**Data rows**

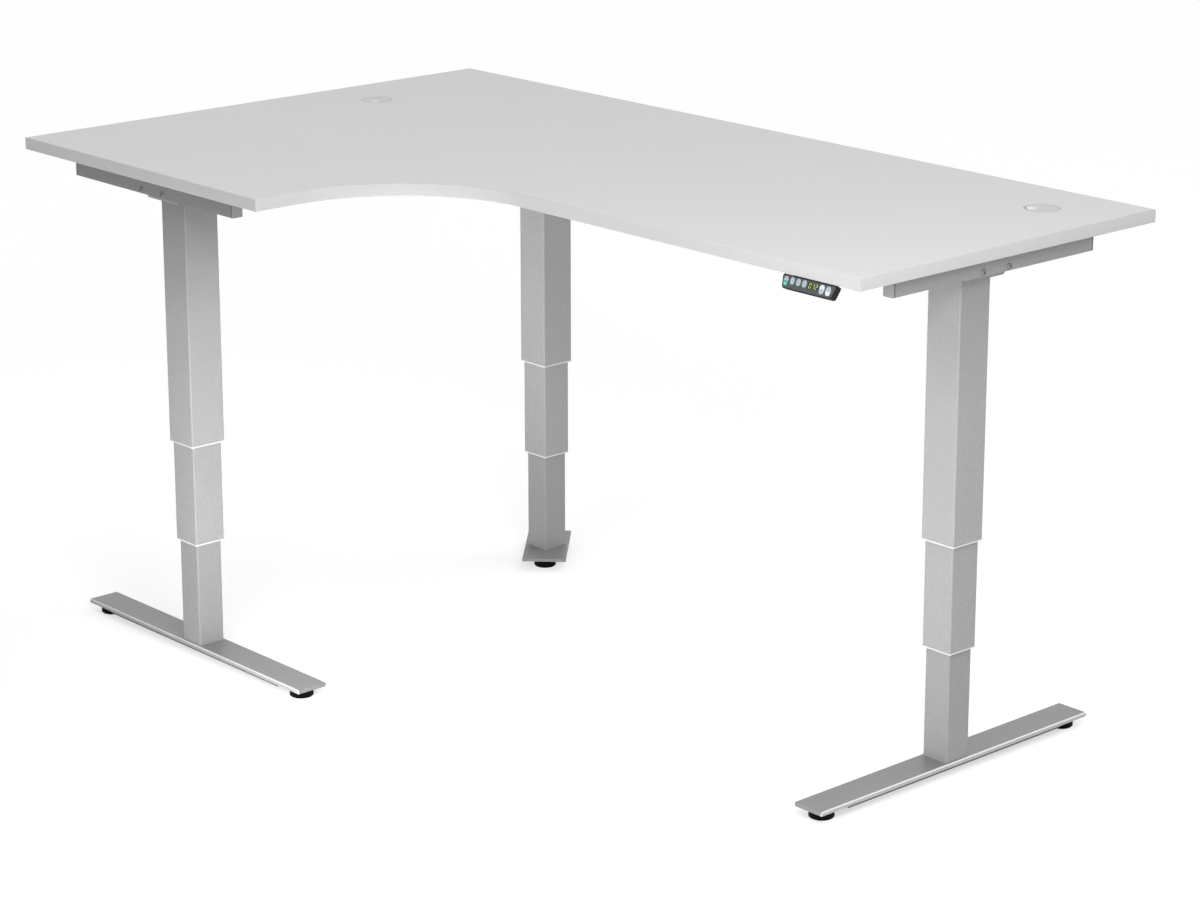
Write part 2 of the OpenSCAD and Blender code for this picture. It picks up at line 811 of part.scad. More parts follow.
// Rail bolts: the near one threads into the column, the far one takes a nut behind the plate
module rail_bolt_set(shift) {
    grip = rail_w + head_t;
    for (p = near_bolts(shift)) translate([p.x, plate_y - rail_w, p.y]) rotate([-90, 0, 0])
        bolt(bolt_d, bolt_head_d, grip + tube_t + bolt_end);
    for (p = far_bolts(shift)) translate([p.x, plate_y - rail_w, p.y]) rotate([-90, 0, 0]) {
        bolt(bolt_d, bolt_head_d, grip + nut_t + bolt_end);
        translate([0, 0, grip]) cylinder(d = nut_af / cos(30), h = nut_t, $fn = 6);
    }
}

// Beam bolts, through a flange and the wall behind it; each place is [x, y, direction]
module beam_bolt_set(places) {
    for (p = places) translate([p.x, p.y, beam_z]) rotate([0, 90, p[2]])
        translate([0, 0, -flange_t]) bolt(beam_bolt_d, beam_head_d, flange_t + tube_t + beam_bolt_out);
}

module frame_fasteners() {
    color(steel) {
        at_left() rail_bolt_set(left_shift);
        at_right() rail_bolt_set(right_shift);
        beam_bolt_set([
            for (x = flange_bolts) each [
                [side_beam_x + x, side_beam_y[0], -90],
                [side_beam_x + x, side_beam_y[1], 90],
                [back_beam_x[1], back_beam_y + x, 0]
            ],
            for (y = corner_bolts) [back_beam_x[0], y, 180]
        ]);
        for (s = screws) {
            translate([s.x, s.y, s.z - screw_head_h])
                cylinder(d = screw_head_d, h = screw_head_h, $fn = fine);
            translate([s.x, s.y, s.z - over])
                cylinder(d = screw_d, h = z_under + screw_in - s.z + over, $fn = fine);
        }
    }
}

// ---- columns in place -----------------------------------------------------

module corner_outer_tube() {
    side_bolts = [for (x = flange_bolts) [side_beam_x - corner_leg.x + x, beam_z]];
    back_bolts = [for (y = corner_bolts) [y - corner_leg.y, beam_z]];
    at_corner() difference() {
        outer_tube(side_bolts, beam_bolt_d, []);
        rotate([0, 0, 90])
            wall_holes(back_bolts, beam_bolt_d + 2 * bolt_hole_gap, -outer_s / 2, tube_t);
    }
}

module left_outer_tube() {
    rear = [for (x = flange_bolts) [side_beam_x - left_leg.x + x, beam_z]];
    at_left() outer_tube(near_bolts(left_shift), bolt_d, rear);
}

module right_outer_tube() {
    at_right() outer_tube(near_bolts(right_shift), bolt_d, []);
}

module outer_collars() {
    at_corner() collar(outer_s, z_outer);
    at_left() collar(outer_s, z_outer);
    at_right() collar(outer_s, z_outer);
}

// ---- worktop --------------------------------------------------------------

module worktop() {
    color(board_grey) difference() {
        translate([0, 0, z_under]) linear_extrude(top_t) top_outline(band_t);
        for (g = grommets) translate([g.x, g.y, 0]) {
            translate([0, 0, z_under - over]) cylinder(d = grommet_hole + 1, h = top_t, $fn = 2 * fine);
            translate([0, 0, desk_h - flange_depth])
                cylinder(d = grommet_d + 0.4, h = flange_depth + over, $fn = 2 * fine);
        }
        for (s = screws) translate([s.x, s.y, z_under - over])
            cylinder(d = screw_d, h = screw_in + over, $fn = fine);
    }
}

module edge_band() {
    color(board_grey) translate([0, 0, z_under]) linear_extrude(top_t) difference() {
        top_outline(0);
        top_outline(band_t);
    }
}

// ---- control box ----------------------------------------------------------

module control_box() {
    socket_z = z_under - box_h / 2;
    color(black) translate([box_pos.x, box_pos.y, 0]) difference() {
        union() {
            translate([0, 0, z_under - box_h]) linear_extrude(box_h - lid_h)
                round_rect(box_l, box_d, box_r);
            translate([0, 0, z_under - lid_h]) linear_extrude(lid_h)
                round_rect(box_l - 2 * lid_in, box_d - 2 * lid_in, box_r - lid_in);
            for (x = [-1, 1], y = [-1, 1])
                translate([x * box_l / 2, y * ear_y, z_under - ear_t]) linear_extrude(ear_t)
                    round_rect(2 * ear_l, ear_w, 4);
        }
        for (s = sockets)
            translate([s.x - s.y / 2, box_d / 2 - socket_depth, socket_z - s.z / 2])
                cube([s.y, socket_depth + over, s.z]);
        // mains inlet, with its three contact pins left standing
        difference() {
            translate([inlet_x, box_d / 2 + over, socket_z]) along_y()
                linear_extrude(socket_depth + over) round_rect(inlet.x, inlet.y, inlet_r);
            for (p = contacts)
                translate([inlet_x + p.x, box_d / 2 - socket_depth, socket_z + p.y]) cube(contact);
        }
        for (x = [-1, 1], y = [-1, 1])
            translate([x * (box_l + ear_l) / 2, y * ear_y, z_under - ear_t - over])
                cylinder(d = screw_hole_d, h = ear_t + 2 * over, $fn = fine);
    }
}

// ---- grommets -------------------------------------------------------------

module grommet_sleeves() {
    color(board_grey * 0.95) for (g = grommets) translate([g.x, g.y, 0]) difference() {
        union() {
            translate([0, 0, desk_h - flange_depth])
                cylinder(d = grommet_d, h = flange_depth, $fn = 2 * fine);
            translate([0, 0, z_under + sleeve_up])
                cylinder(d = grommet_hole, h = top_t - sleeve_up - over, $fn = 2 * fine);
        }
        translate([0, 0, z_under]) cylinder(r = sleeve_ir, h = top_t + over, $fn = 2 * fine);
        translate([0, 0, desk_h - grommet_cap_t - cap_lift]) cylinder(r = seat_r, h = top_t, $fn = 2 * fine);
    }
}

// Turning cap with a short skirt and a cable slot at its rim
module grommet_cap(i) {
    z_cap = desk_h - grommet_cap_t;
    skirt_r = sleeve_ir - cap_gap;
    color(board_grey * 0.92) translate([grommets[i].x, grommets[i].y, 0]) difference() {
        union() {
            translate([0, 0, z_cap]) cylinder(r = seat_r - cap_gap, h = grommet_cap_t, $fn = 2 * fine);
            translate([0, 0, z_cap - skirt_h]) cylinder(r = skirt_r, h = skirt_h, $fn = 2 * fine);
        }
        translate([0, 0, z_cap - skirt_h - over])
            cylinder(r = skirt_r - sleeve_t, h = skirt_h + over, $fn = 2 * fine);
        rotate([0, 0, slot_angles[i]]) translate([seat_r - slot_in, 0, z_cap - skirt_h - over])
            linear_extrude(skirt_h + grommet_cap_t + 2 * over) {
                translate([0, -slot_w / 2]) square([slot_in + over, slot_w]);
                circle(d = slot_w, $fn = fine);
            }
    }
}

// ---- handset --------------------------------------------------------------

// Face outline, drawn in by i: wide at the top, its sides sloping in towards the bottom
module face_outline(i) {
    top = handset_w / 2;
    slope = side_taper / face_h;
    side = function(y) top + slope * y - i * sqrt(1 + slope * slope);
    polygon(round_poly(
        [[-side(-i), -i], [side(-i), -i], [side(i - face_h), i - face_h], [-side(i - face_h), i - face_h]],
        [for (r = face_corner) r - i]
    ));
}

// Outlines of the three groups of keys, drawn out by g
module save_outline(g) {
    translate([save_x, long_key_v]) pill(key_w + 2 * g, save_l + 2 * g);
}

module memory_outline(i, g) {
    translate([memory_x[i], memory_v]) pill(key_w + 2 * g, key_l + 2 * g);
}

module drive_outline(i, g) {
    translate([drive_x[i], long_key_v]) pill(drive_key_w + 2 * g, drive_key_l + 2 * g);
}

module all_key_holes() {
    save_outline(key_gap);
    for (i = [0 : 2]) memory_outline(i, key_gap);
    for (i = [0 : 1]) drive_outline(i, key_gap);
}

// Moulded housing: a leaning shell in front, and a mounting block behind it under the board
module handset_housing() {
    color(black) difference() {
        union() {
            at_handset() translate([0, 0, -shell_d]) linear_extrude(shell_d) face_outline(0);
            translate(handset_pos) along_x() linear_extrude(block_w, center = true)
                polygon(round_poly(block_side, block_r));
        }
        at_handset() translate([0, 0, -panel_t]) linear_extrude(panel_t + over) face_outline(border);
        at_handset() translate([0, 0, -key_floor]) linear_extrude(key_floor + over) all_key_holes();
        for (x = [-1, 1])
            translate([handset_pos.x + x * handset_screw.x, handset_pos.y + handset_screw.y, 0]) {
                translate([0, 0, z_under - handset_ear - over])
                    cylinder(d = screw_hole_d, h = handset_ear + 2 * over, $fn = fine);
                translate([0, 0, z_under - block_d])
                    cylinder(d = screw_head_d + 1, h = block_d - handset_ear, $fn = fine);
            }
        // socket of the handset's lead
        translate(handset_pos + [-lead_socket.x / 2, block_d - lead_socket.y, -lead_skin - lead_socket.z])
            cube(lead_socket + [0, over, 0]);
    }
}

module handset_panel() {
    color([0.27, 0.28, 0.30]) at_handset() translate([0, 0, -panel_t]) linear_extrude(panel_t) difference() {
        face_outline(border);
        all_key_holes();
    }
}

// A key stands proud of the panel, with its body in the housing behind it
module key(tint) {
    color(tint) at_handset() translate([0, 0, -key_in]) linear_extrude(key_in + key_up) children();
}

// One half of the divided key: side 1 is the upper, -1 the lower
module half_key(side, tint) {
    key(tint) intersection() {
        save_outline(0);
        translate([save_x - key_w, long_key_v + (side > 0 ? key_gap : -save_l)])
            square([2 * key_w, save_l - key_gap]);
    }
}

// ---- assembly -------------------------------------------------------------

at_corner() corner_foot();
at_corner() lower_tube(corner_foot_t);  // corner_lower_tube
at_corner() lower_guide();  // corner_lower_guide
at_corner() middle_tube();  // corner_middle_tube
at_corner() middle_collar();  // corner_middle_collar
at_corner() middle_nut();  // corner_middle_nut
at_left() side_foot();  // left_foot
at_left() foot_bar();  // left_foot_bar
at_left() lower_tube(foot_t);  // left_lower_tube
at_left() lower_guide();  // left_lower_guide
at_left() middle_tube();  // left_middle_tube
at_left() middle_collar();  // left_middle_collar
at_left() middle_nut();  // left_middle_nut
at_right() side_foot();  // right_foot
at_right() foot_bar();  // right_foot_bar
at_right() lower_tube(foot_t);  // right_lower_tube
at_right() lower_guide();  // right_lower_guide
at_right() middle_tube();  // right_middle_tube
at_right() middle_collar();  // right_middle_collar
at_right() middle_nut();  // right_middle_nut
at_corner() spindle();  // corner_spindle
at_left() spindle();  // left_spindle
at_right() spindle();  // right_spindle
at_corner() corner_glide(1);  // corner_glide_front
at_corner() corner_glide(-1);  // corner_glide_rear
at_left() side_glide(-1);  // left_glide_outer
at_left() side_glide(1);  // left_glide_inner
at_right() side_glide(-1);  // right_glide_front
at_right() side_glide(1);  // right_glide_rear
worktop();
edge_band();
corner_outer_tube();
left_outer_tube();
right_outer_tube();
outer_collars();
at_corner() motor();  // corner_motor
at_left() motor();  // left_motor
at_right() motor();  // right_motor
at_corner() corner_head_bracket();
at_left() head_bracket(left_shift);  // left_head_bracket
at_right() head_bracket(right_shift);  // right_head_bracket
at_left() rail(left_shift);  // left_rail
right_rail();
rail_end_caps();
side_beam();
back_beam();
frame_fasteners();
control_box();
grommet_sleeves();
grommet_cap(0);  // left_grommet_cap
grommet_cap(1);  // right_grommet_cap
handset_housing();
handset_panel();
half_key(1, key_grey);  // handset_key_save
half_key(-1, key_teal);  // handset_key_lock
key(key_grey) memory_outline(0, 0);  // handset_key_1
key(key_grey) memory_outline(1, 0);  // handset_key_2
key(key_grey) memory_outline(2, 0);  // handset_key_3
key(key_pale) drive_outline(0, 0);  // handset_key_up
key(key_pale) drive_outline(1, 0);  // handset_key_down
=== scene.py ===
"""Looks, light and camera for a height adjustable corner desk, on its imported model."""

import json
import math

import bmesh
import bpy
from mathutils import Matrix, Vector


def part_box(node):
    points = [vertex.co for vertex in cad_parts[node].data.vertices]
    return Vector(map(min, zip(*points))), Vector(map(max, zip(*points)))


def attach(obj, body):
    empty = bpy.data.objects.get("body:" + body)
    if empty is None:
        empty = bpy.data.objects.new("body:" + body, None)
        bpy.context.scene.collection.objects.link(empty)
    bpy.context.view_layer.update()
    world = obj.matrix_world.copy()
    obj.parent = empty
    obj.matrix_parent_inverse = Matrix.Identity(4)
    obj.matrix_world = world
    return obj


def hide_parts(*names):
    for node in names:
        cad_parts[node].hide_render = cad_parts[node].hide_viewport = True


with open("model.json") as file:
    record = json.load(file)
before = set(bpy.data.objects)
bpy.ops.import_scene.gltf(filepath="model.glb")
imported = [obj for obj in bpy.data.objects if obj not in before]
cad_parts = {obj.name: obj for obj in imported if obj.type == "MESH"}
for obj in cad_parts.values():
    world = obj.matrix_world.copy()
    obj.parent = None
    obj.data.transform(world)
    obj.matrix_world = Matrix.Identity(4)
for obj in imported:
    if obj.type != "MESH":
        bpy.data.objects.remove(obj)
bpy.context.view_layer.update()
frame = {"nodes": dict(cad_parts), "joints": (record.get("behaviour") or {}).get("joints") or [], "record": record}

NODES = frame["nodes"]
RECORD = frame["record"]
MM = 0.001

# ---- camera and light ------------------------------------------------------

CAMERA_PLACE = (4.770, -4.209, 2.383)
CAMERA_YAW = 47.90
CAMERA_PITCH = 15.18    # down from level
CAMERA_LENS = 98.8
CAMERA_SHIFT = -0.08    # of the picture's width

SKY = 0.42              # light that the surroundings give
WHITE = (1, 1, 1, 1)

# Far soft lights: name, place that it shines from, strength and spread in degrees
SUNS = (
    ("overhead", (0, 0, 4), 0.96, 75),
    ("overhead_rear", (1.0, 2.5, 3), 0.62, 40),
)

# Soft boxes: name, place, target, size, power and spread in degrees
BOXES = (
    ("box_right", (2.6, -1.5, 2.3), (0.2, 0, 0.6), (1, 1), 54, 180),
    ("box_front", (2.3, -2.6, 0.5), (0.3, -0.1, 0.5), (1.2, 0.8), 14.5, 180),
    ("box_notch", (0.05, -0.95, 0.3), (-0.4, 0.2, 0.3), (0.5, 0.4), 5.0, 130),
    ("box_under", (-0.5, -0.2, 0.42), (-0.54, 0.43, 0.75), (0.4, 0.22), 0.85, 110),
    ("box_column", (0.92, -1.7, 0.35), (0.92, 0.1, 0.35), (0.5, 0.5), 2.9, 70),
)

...

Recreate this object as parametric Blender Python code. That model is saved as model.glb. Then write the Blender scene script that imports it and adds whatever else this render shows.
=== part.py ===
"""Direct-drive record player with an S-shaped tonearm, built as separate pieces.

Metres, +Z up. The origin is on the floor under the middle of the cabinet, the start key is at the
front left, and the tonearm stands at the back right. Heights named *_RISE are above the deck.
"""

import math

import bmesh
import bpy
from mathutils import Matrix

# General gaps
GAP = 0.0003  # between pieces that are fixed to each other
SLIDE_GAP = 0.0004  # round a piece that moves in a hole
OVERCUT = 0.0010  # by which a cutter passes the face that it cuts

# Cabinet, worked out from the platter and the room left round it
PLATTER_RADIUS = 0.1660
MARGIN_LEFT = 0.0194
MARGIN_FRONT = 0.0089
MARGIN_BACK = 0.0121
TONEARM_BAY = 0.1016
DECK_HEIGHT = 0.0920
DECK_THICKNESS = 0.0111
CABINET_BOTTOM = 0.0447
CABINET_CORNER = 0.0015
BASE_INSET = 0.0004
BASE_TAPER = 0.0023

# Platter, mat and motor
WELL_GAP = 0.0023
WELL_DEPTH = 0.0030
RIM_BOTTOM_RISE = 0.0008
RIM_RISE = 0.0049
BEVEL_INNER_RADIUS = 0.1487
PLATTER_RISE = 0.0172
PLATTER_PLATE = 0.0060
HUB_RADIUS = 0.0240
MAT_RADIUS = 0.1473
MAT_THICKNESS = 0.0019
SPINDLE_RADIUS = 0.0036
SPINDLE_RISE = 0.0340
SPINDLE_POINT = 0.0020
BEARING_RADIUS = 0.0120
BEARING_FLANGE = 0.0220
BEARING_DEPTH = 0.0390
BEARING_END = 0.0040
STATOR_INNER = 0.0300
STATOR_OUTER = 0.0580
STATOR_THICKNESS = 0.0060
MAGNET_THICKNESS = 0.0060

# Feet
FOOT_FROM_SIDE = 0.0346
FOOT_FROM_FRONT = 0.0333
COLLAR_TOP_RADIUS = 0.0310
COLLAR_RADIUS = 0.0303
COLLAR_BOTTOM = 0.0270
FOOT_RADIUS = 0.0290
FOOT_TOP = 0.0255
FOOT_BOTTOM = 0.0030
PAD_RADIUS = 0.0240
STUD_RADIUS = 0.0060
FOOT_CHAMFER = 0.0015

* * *

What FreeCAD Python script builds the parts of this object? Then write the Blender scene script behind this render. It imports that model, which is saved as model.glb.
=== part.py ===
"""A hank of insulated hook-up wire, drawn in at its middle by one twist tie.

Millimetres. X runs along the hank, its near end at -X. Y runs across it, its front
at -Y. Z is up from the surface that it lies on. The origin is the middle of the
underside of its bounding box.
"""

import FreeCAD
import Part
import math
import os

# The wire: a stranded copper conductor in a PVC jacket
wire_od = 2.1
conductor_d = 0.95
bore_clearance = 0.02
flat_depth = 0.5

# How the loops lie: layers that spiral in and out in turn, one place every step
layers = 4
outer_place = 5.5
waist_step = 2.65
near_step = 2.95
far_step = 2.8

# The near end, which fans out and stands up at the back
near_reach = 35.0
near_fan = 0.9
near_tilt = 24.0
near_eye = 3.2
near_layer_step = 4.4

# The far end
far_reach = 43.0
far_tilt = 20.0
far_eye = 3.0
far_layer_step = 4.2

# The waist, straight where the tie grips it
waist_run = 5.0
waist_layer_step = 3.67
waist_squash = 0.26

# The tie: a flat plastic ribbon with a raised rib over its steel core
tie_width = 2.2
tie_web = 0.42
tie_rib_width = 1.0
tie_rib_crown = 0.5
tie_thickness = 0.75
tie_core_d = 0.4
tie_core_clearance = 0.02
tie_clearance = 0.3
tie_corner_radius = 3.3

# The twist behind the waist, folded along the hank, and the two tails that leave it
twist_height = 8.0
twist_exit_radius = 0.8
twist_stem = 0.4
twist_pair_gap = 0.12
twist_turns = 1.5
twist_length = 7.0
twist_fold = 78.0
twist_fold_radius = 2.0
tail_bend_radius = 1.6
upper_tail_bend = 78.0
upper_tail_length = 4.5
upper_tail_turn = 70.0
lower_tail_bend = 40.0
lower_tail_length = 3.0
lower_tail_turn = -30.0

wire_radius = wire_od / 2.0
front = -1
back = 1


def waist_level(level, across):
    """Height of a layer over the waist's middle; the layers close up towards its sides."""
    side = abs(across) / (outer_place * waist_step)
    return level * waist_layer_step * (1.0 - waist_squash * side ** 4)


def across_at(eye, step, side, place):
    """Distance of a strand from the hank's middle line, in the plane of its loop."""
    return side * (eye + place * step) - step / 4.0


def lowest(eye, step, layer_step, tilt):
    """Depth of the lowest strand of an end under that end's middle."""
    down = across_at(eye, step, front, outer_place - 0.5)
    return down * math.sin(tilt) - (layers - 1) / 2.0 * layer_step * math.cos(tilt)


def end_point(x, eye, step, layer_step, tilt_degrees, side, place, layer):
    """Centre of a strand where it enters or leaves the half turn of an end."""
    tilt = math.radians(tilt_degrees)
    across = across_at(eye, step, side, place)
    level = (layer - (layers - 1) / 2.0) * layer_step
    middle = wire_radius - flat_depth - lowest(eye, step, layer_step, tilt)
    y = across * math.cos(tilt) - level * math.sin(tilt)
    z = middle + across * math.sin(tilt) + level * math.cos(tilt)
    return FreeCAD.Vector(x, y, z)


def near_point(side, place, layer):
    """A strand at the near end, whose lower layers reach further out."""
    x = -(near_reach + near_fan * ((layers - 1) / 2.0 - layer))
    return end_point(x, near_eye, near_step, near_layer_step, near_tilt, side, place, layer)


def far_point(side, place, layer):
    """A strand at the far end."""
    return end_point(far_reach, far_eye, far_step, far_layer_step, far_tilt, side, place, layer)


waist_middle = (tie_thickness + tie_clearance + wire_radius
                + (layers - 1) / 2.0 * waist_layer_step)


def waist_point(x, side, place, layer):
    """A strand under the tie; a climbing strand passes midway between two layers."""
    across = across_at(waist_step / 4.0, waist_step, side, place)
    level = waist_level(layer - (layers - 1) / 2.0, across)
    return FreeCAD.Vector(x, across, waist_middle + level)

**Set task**
Output exactly the lines running from the line containing "back_beam();" through the line containing "obj.parent = empty", and only those lines.

**Complete answer**
back_beam();
frame_fasteners();
control_box();
grommet_sleeves();
grommet_cap(0);  // left_grommet_cap
grommet_cap(1);  // right_grommet_cap
handset_housing();
handset_panel();
half_key(1, key_grey);  // handset_key_save
half_key(-1, key_teal);  // handset_key_lock
key(key_grey) memory_outline(0, 0);  // handset_key_1
key(key_grey) memory_outline(1, 0);  // handset_key_2
key(key_grey) memory_outline(2, 0);  // handset_key_3
key(key_pale) drive_outline(0, 0);  // handset_key_up
key(key_pale) drive_outline(1, 0);  // handset_key_down
=== scene.py ===
"""Looks, light and camera for a height adjustable corner desk, on its imported model."""

import json
import math

import bmesh
import bpy
from mathutils import Matrix, Vector


def part_box(node):
    points = [vertex.co for vertex in cad_parts[node].data.vertices]
    return Vector(map(min, zip(*points))), Vector(map(max, zip(*points)))


def attach(obj, body):
    empty = bpy.data.objects.get("body:" + body)
    if empty is None:
        empty = bpy.data.objects.new("body:" + body, None)
        bpy.context.scene.collection.objects.link(empty)
    bpy.context.view_layer.update()
    world = obj.matrix_world.copy()
    obj.parent = empty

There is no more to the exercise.